- REQUEST -
Restate word for word the lines of the data below, from the first through the one that has "SLACK_HEIGHT, SLACK = 110.2, 0.9".

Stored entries
▬▬▬
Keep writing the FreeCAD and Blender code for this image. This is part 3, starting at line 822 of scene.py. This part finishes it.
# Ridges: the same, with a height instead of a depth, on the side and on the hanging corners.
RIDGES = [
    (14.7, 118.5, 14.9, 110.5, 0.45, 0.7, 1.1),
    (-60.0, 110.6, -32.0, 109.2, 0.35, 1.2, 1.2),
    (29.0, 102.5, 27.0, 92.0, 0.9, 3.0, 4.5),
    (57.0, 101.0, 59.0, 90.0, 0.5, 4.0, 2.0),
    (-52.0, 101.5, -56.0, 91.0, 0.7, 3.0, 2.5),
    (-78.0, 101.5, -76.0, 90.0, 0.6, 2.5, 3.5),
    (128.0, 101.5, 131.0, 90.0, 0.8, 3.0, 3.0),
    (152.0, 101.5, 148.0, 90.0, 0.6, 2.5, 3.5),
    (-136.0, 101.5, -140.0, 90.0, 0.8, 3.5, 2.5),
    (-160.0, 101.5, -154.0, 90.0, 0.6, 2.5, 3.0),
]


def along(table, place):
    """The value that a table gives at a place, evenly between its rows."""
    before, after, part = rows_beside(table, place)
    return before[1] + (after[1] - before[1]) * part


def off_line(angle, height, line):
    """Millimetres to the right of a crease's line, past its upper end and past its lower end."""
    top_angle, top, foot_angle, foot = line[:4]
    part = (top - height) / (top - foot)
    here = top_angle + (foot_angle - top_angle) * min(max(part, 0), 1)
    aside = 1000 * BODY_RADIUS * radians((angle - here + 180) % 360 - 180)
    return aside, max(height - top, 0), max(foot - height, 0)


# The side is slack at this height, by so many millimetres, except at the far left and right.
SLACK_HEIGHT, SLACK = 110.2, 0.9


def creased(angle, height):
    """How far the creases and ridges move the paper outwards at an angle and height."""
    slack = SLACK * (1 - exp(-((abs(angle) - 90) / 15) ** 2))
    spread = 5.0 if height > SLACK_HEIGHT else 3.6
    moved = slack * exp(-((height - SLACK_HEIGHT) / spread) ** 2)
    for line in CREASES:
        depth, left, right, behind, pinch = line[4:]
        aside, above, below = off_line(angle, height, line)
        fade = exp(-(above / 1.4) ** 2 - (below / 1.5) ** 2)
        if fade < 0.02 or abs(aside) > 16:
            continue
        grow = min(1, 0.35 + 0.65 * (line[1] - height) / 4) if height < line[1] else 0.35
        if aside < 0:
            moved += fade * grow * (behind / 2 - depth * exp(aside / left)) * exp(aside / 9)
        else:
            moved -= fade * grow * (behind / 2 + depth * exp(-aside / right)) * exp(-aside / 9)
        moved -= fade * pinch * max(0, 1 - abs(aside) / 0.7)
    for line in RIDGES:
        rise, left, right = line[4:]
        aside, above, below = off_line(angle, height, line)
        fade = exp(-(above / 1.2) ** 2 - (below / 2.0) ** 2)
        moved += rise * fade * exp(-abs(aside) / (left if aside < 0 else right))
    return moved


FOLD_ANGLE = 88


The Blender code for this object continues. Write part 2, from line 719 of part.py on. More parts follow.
▬▬▬
- RESPONSE -
Keep writing the FreeCAD and Blender code for this image. This is part 3, starting at line 822 of scene.py. This part finishes it.
# Ridges: the same, with a height instead of a depth, on the side and on the hanging corners.
RIDGES = [
    (14.7, 118.5, 14.9, 110.5, 0.45, 0.7, 1.1),
    (-60.0, 110.6, -32.0, 109.2, 0.35, 1.2, 1.2),
    (29.0, 102.5, 27.0, 92.0, 0.9, 3.0, 4.5),
    (57.0, 101.0, 59.0, 90.0, 0.5, 4.0, 2.0),
    (-52.0, 101.5, -56.0, 91.0, 0.7, 3.0, 2.5),
    (-78.0, 101.5, -76.0, 90.0, 0.6, 2.5, 3.5),
    (128.0, 101.5, 131.0, 90.0, 0.8, 3.0, 3.0),
    (152.0, 101.5, 148.0, 90.0, 0.6, 2.5, 3.5),
    (-136.0, 101.5, -140.0, 90.0, 0.8, 3.5, 2.5),
    (-160.0, 101.5, -154.0, 90.0, 0.6, 2.5, 3.0),
]


def along(table, place):
    """The value that a table gives at a place, evenly between its rows."""
    before, after, part = rows_beside(table, place)
    return before[1] + (after[1] - before[1]) * part


def off_line(angle, height, line):
    """Millimetres to the right of a crease's line, past its upper end and past its lower end."""
    top_angle, top, foot_angle, foot = line[:4]
    part = (top - height) / (top - foot)
    here = top_angle + (foot_angle - top_angle) * min(max(part, 0), 1)
    aside = 1000 * BODY_RADIUS * radians((angle - here + 180) % 360 - 180)
    return aside, max(height - top, 0), max(foot - height, 0)


# The side is slack at this height, by so many millimetres, except at the far left and right.
SLACK_HEIGHT, SLACK = 110.2, 0.9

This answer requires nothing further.